Indicates that the VCPU exits into userspace to process some tasks related to Hyper-V emulation. Valid values for ‘type’ are:

KVM_EXIT_HYPERV_SYNIC -- synchronously notify user-space about

Hyper-V SynIC state change. Notification is used to remap SynIC event/message pages and to enable/disable SynIC messages/events processing in userspace.
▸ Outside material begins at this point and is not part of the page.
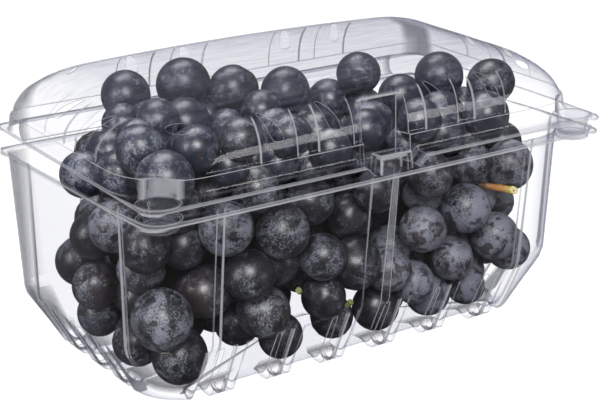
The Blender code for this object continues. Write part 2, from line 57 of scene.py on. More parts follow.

        /* Fix the size of the union. */
        char padding[256];

 * shared registers between kvm and userspace.
 * kvm_valid_regs specifies the register classes set by the host
 * kvm_dirty_regs specified the register classes dirtied by userspace
 * struct kvm_sync_regs is architecture specific, as well as the
 * bits for kvm_valid_regs and kvm_dirty_regs
__u64 kvm_valid_regs;
__u64 kvm_dirty_regs;
union {
        struct kvm_sync_regs regs;
        char padding[SYNC_REGS_SIZE_BYTES];
} s;

If KVM_CAP_SYNC_REGS is defined, these fields allow userspace to access certain guest registers without having to call SET/GET_*REGS. Thus we can avoid some system call overhead if userspace has to handle the exit. Userspace can query the validity of the structure by checking kvm_valid_regs for specific bits. These bits are architecture specific and usually define the validity of a groups of registers. (e.g. one bit

for general purpose registers)

Please note that the kernel is allowed to use the kvm_run structure as the primary storage for certain register types. Therefore, the kernel may use the values in kvm_run even if the corresponding bit in kvm_dirty_regs is not set.